Judging from how many images Google served up this morning, plenty of kids still make dioramas for school.  This is a great thing, at least in my opinion. Dioramas were among my favorite school projects, something which I think so speaks to the kid-mind, that making of a miniature world inside a shoe box.  It's small enough to be manageable, unlike the real world, and you get to control each element that winds up inside it.

I remember it being profoundly satisfying, also somewhat frustrating especially since all of us in my childhood home coveted shoe boxes and cigar boxes, any cute small container, so it was always hard to find the raw material required.  Getting the little world just so was always super-challenging, a place I often felt I had fallen short.

I remember one diorama in particular that my father helped me make in the fourth grade.  It functioned like a tv, sort of, with drawings on a roll of paper and knobs you could turn to advance the storyline. Super fun.

Diorama, miniature little world, tiny stuff, all that is just fine by me.

 

A friend -- yes, a grown-up -- recently purchased a doll house and is furnishing it with tiny things, room by room, deriving delicious satisfaction from the placement of each tiny plate or cat or butler.  I highly encourage clicking through and checking out what she's making.  It's gorgeous.  Yes, it's eccentric probably in women our age, but it's also just lovely, so pretty. And she writes so well about the why of it.  There's something entrancing about the tiny and also something so peaceful about creating a whole environment that can stand for all of the things you wish your larger environment to include, to be about.  Let other people vision board or scrapbook or whatever -- no one gives them shit about that (ok, maybe I do).  This exercise of the tiny home is just as serious an exploration of what we love and want, just as valid a way to express ourselves creatively.

Nada Gordon, ululate.blogspot.com

What's funny for me right now as I reread my little delighted song of the tiny, of the diorama, is where this thought originated this morning and where it traveled.  I started out by describing my sister Carla's apartment to my mother in an email as a shoebox with the lid on tight, from there my mind went to diorama, then to Nada's dollhouse.  

The thing about the shoebox with the lid on tight is not a happy thing.  It's not happy like diorama or dollhouse.  So like the Pollyana I truly am, I started someplace negative and found my way to something brighter, that makes me happy.  But going back to the beginning, it's really true that everytime I've visited with my sister, I've felt like I was inside a dark diorama, the lid on the box, that I'm inside, essentially, their contraction.  I generally love being in people's homes, especially those times when I feel like I'm walking around inside that person's vision.  It can be profoundly like being inside someone else, inside what makes them tick, in their skin.  I love that!  Homemaking, like dollhouse-making, can be profoundly expressive.  

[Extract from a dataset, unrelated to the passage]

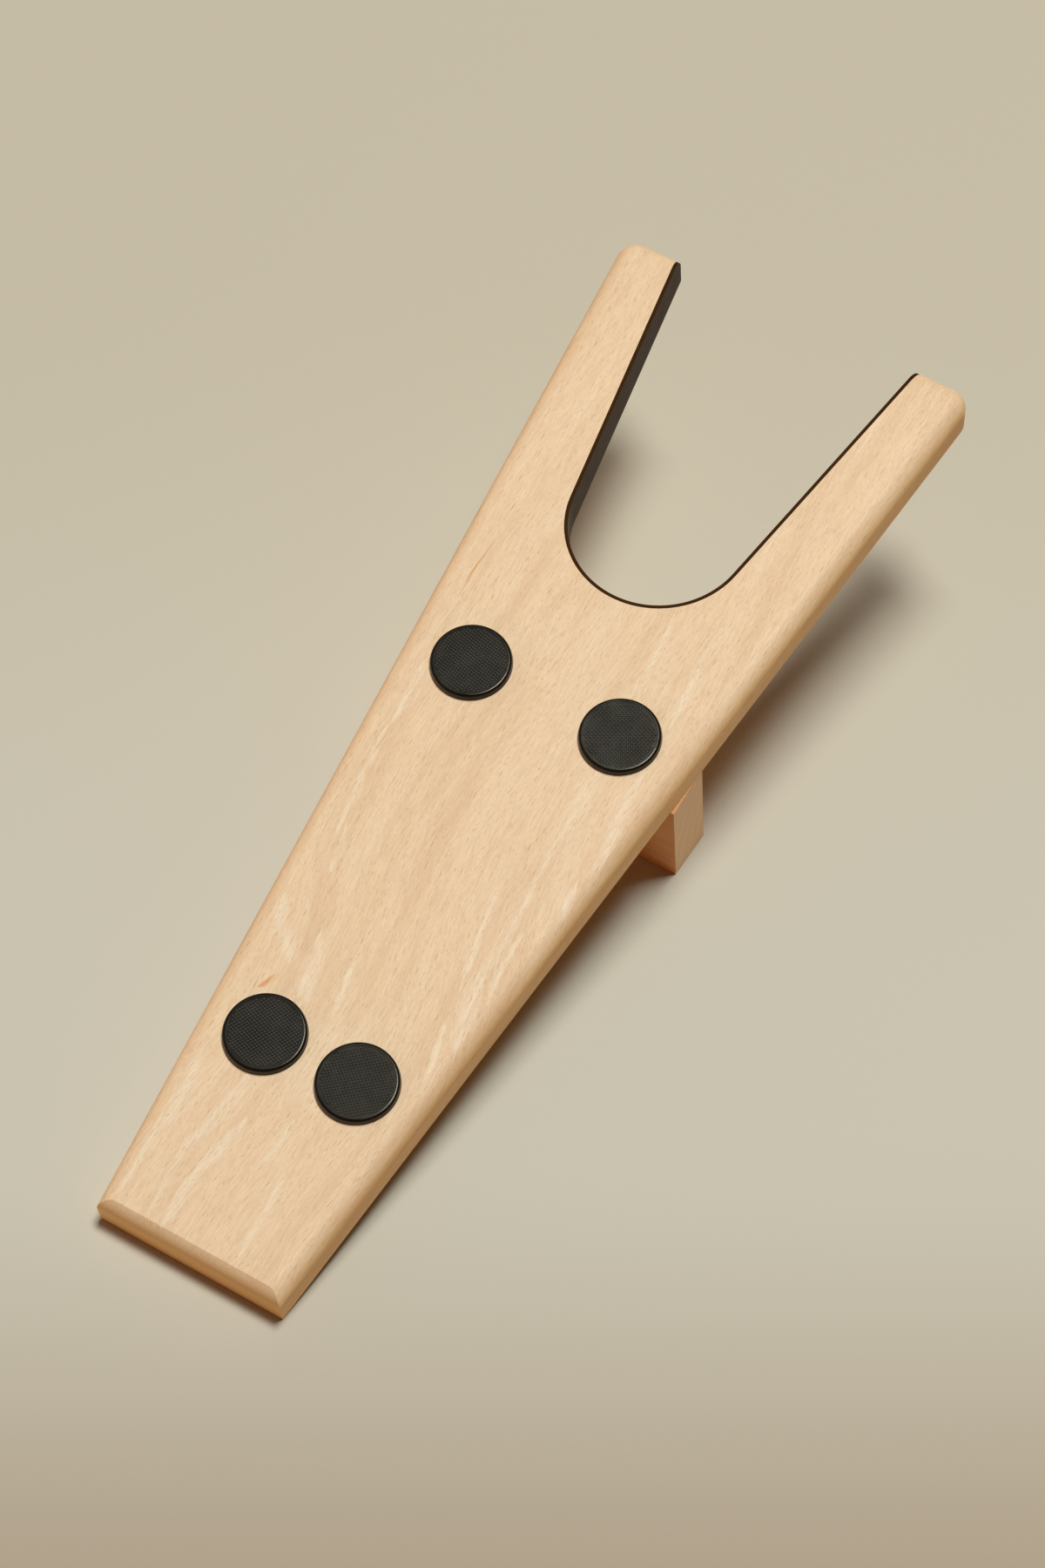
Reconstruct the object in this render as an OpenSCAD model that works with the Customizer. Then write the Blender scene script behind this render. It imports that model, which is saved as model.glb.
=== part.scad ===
// Boot jack: a forked beech board that leans on a cross block, with a lined mouth and four grip pads.
// It is drawn lying flat, heel end at y = 0, fork towards +Y, underside at z = 0,
// and the whole is then leaned back so that the heel edge and the foot of the block meet the floor.

/* [Board] */
// Length along the board, from the heel end to the fork tips
board_l = 353; // [335:0.5:400]
// Width across the heel end
heel_w = 61; // [52:0.5:75]
// Width across the fork tips
tip_w = 123; // [115:0.5:140]
// Thickness of the plank
board_t = 13.5; // [12:0.25:20]
// Radius of the roll along the upper edges
top_round_r = 5.25; // [2:0.25:6]
// Radius of the outer corners of the fork tips, seen from above
tip_corner_r = 6.5; // [6.25:0.25:12]
// Radius of the round across the heel end
heel_round_r = 6; // [5.75:0.25:8]
// How far that round comes down the end face; short of the radius it leaves a crease along the top
heel_round_drop = 5.25; // [3:0.25:5.5]
// Small flat that takes the sharpness off the lower edges
under_ease = 0.3; // [0.2:0.1:1.5]

/* [Mouth] */
// Depth of the mouth in the wood, from the fork tips to its closed end
mouth_depth = 115.5; // [105:0.5:118]
// Radius of the closed end of the mouth in the wood
mouth_r = 29; // [26:0.25:33]
// Lean of each side of the mouth away from the centre line, in degrees
mouth_flare = 9; // [5:0.25:10.5]
// Thickness of the rubber strip that lines the mouth
lining_t = 1.1; // [0.8:0.1:3]

/* [Support block] */
// Distance along the board from the heel end to the near face of the block
block_from_heel = 189.5; // [175:0.5:195]
// Height of the near face of the block, from the board down to the floor
block_h = 41.5; // [38:0.5:60]
// Thickness of the block along the board
block_l = 17; // [14:0.5:24]
// Width of the block across the board
block_w = 96.5; // [80:0.5:100]

/* [Grip pads] */
// Diameter of a pad at its base
pad_d = 25; // [20:0.5:28]
// Height of a pad above its adhesive disc
pad_h = 2; // [1.5:0.1:4]
// Diameter of the flat top of a pad
pad_top_d = 22.8; // [16:0.1:23]
// Radius of the shoulder between the top of a pad and its side
pad_shoulder_r = 0.9; // [0.4:0.1:1]
// Diameter of the sunk field on top of a pad that carries the texture
pad_field_d = 22; // [10:0.1:22.2]
// Depth of that field below the rim
pad_field_sink = 0.15; // [0.05:0.05:0.5]
// Thickness of the adhesive disc under a pad
adhesive_t = 0.2; // [0.1:0.05:0.5]
// How far the adhesive disc stops short of the edge of its pad
adhesive_inset = 0.5; // [0.2:0.1:2]
// Distance along the board from the heel end to the heel pads
heel_pad_from_heel = 66.5; // [45:0.5:100]
// Distance between the centres of the two heel pads
heel_pad_spacing = 31; // [29:0.5:36]
// Distance between the centres of the two ball pads, and of the screws under them
ball_pad_spacing = 51; // [36:0.5:62]

/* [Block screws] */
// Outer diameter of a screw
screw_d = 4; // [3:0.1:5]
// Length of a screw from the top of its head to its point
screw_l = 40; // [32:1:45]
// Diameter of a screw head
screw_head_d = 8; // [7:0.1:10]
// Length of the pointed end of a screw
screw_point_l = 4; // [2:0.5:6]
// Depth of a screw head below the top of the board
screw_sink = 0.5; // [0.2:0.1:1.5]
// Gap between a screw and the wall of its hole in the board
screw_clearance = 0.25; // [0.1:0.05:0.6]
// Span of the cross in a screw head
drive_span = 4.4; // [3:0.1:4.8]
// Width of each slot of the cross
drive_slot = 0.9; // [0.6:0.1:1.4]
// Depth of the cross
drive_depth = 1.8; // [1:0.1:2]

/* [Hidden] */
$fn = 96;

LEFT = -1;
RIGHT = 1;

// How far a cutting shape runs past the faces that it cuts
cut_over = 2;
// Tiny outward set of a rolled edge, so that it crosses the flat faces instead of grazing them
graze = 0.01;

// Lean of the board, set by the height and the place of the block
tilt = atan(block_h / block_from_heel);
// Lean of each long side away from the centre line
taper = atan((tip_w - heel_w) / (2 * board_l));

// Centre of the right tip corner, and where its arc meets the long side
corner_x = heel_w / 2 + ((board_l - tip_corner_r) * sin(taper) - tip_corner_r) / cos(taper);
corner_y = board_l - tip_corner_r;
side_end_x = corner_x + tip_corner_r * cos(taper);
side_end_y = corner_y - tip_corner_r * sin(taper);
side_run = side_end_y / cos(taper);

mouth_y = board_l - mouth_depth + mouth_r;
block_mid = block_from_heel + block_l / 2;
pad_base_z = board_t + adhesive_t;
screw_head_h = (screw_head_d - screw_d) / 2;

// Height on the end face where the round across the heel end starts
heel_shoulder_z = board_t - heel_round_drop;

// Half of the leaned board's reach along the floor, which centres the part over its origin
mid_y = (board_l * cos(tilt) - (under_ease + heel_shoulder_z) * sin(tilt)
         - heel_round_r * (1 - cos(tilt))) / 2;

beech = [0.90, 0.77, 0.61];
beech_block = [0.84, 0.68, 0.50];
black_rubber = [0.09, 0.09, 0.09];
lining_rubber = [0.13, 0.10, 0.08];
adhesive_film = [0.80, 0.79, 0.74];
zinc = [0.75, 0.75, 0.72];

// Leans what is drawn along the board back onto the floor
module leaned() {
    translate([0, -mid_y, 0]) rotate([tilt, 0, 0]) children();
}

// The mouth seen from above: a round closed end with straight sides that flare to the tips.
// inset draws it smaller by the same amount all round, and past_tips runs it out of the fork.
module mouth_plan(inset, past_tips) {
    r = mouth_r - inset;
    touch_x = r * cos(mouth_flare);
    touch_y = mouth_y - r * sin(mouth_flare);
    end_y = board_l + past_tips;
    end_x = touch_x + (end_y - touch_y) * tan(mouth_flare);
    translate([0, mouth_y]) circle(r);
    polygon([[-touch_x, touch_y], [touch_x, touch_y], [end_x, end_y], [-end_x, end_y]]);
}

// The whole outline seen from above, before the mouth is cut
module plank_plan() {
    polygon([[-heel_w / 2, 0], [heel_w / 2, 0], [side_end_x, side_end_y], [corner_x, board_l],
             [-corner_x, board_l], [-side_end_x, side_end_y]]);
    for (side = [LEFT, RIGHT]) translate([side * corner_x, corner_y]) circle(tip_corner_r);
}

// Section of the wood taken away by the roll: x is measured out from the edge, y up from the underside
module roll_section() {
    translate([graze - top_round_r, graze + board_t - top_round_r]) difference() {
        square(top_round_r + cut_over);
        circle(top_round_r);
    }
}

// Section taken off a lower edge, measured in the same way
module ease_section() {
    polygon([[-under_ease - cut_over, -cut_over], [cut_over, -cut_over], [cut_over, under_ease + cut_over]]);
}

// Runs an edge section straight along +Y
module straight_run(l) {
    translate([0, l, 0]) rotate([90, 0, 0]) linear_extrude(l) children();
}

// Runs an edge section up both long sides, round the tip corners and across the tips.
// The straight runs reach a little into each corner, where the turned run cuts deeper anyway.
module round_the_fork() {
    for (side = [0, 1]) mirror([side, 0, 0]) {
        translate([heel_w / 2, 0, 0]) rotate(-taper) translate([0, -cut_over, 0])
            straight_run(side_run + 2 * cut_over) children();
        translate([corner_x, corner_y, 0]) rotate(-taper) rotate_extrude(angle = 90 + taper)
            translate([tip_corner_r + graze, 0]) children();
        translate([corner_x + cut_over, board_l, 0]) rotate(90)
            straight_run(corner_x + 2 * cut_over) children();
    }
}

// Wood taken away by the round across the heel end
module heel_round_cut() {
    translate([-heel_w / 2 - cut_over, 0, 0]) rotate([90, 0, 90]) linear_extrude(heel_w + 2 * cut_over)
        translate([heel_round_r - graze, heel_shoulder_z]) difference() {
            translate([-heel_round_r - cut_over, 0]) square([heel_round_r + cut_over, heel_round_drop + cut_over]);
            circle(heel_round_r);
        }
}

module at_screw(side) {
    translate([side * ball_pad_spacing / 2, block_mid, board_t - screw_sink]) children();
}

// Countersunk head, shank and point, with the top of the head at z = 0
module screw_body() {
    translate([0, 0, -screw_head_h]) cylinder(h = screw_head_h, d1 = screw_d, d2 = screw_head_d);
    translate([0, 0, screw_point_l - screw_l]) cylinder(h = screw_l - screw_point_l, d = screw_d);
    translate([0, 0, -screw_l]) cylinder(h = screw_point_l, d1 = 0, d2 = screw_d);
}

// The room that a screw takes in the board: a countersunk hole, sunk below the top
module screw_hole() {
    translate([0, 0, -screw_head_h]) cylinder(h = screw_head_h, d1 = screw_d, d2 = screw_head_d);
    cylinder(h = screw_sink + cut_over, d = screw_head_d);
    translate([0, 0, -board_t - cut_over]) cylinder(h = board_t + cut_over, d = screw_d + 2 * screw_clearance);
}

module board() {
    color(beech) leaned() difference() {
        linear_extrude(board_t) difference() {
            plank_plan();
            mouth_plan(0, cut_over);
        }
        round_the_fork() roll_section();
        round_the_fork() ease_section();
        heel_round_cut();
        for (side = [LEFT, RIGHT]) at_screw(side) screw_hole();
    }
}

// Square block across the underside, with its foot cut along the floor
module support_block() {
    near_y = block_from_heel;
    far_y = block_from_heel + block_l;
    color(beech_block) leaned() difference() {
        translate([-block_w / 2, 0, 0]) rotate([90, 0, 90]) linear_extrude(block_w)
            polygon([[near_y, 0], [far_y, 0], [far_y, -far_y * tan(tilt)], [near_y, -near_y * tan(tilt)]]);
        for (side = [LEFT, RIGHT]) at_screw(side) screw_body();
    }
}

// One strip bent round the inside of the mouth and trimmed with the fork tips
module mouth_lining() {
    color(lining_rubber) leaned() difference() {
        linear_extrude(board_t) difference() {
            mouth_plan(0, 0);
            mouth_plan(lining_t, cut_over);
        }
        round_the_fork() roll_section();
        round_the_fork() ease_section();
    }
}

// Half of the section through a pad: drafted side, round shoulder, flat top with a sunk field
module pad_section() {
    shoulder_z = pad_h - pad_shoulder_r;
    difference() {
        union() {
            polygon([[0, 0], [pad_d / 2, 0], [pad_top_d / 2 + pad_shoulder_r, shoulder_z], [0, shoulder_z]]);
            square([pad_top_d / 2, pad_h]);
            translate([pad_top_d / 2, shoulder_z]) circle(pad_shoulder_r);
        }
        translate([0, pad_h - pad_field_sink]) square([pad_field_d / 2, pad_field_sink + cut_over]);
    }
}

module grip_pad(x, y) {
    color(black_rubber) leaned() translate([x, y, pad_base_z]) rotate_extrude() pad_section();
}

module adhesive_disc(x, y) {
    color(adhesive_film) leaned() translate([x, y, board_t])
        cylinder(h = adhesive_t, d = pad_d - 2 * adhesive_inset);
}

module ball_pad(side) {
    grip_pad(side * ball_pad_spacing / 2, block_mid);
}

module ball_pad_adhesive(side) {
    adhesive_disc(side * ball_pad_spacing / 2, block_mid);
}

module heel_pad(side) {
    grip_pad(side * heel_pad_spacing / 2, heel_pad_from_heel);
}

module heel_pad_adhesive(side) {
    adhesive_disc(side * heel_pad_spacing / 2, heel_pad_from_heel);
}

module block_screw(side) {
    color(zinc) leaned() at_screw(side) difference() {
        screw_body();
        for (turn = [0, 90]) rotate(turn) cube([drive_span, drive_slot, 2 * drive_depth], center = true);
    }
}

board();
support_block();
mouth_lining();
ball_pad(LEFT);  // ball_pad_left
ball_pad(RIGHT);  // ball_pad_right
heel_pad(LEFT);  // heel_pad_left
heel_pad(RIGHT);  // heel_pad_right
ball_pad_adhesive(LEFT);  // ball_pad_adhesive_left
ball_pad_adhesive(RIGHT);  // ball_pad_adhesive_right
heel_pad_adhesive(LEFT);  // heel_pad_adhesive_left
heel_pad_adhesive(RIGHT);  // heel_pad_adhesive_right
block_screw(LEFT);  // block_screw_left
block_screw(RIGHT);  // block_screw_right
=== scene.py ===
"""Dresses a boot jack: beech, rubber, film and zinc, the raised grip on its pads, and a plain studio.

Every object is in metres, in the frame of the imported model: +X right, +Y towards the fork, +Z up.
"""

import logging
import math
from dataclasses import dataclass
from enum import Enum
from typing import Any, Callable

import bmesh
import bpy
from mathutils import Matrix, Vector


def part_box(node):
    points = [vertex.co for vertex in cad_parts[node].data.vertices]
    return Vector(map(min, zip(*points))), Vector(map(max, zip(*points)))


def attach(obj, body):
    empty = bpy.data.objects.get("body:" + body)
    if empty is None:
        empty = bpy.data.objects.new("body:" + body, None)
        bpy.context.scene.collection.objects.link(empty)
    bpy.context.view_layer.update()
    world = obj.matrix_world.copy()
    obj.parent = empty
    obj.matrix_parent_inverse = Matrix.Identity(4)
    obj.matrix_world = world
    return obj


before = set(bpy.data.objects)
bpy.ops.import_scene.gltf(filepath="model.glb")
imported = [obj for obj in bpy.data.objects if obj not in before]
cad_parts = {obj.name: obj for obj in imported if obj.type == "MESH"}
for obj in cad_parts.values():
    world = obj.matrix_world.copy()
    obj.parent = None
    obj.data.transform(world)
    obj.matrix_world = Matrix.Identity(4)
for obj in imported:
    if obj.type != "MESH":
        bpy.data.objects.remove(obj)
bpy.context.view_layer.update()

log = logging.getLogger("boot_jack")

MM = 0.001
BODY = "boot_jack"

Colour = tuple[float, float, float, float]
Socket = bpy.types.NodeSocket

# Sizes of what repeats in the wood, in millimetres across, along and into it
WANDER_CELL = (26.0, 95.0, 26.0)
WANDER_REACH = (9.0, 0.0, 9.0)
PATCH_CELL = (13.0, 48.0, 13.0)
STREAK_CELL = (2.1, 42.0, 2.1)
TONE_CELL = (8.0, 120.0, 8.0)
PORE_CELL = (0.2, 1.3, 0.2)
FIBRE_CELL = (0.62, 6.5, 0.62)
KNOT_REACH = (9.0, 15.0, 30.0)
WAVE_CELL = (5.0, 14.0, 9.0)
WAVE_REACH = (3.2, 0.0, 0.0)
BREAK_CELL = (1.2, 11.0, 9.0)
COARSE_DASH = {"Cell": (1.45, 3.3, 2.4), "Half Width": 0.10, "Half Length": 1.4, "Half Depth": 2.0}
FINE_DASH = {"Cell": (0.8, 1.9, 1.6), "Half Width": 0.075, "Half Length": 0.9, "Half Depth": 1.4}

# Share of a nub's radius and of its height at each ring of its corners, from the foot up
NUB_RINGS = ((1.0, -0.05), (0.86, 0.5), (0.5, 0.92))


def paint(red: int, green: int, blue: int) -> Colour:
    """Turns a colour as a screen shows it into the linear light that a shader takes.

    Args:
        red: Red from 0 to 255.
        green: Green from 0 to 255.
        blue: Blue from 0 to 255.

    Returns:
        The linear red, green and blue with full alpha.
    """
    def linear(level: int) -> float:
        """One channel, from the screen's curve to straight light."""
        part = level / 255
        return part / 12.92 if part <= 0.04045 else ((part + 0.055) / 1.055) ** 2.4

    return linear(red), linear(green), linear(blue), 1.0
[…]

But I don't feel that at my sister's place.  I am just aware all the time of the temporariness of the arrangement, even the couch doesn't seem committed. I want to see flowers, I want to hear music, I want to see friends, other people coming to call, coming to bring casseroles and cookies, to drop off lasagna.  Other people, i.e., not blood relations.  Friends.

That dark shoebox for me is a place without friends. It makes me want to peel the lid off the box, let some light in, some laughter from unrelated voices.  

As I've written before, I don't know shit about what it is to be them, to live their life, to get by on what they get by on.  I only see what they let me.  But I do know this: that their diorama would be more beautiful if only the lid came off it, if they let people in to see it, to help them, to keep them company at their miniature little coffee table in their tiny living room.  With the lid off, everything will right away seem brighter, their little diorama will be prettier with the light that friends bring with them.

Sure, it'll still be tiny.  But I love tiny, as do lots of other people.  That's not a deal-breaker.  Just leave the lid off.  Let people in.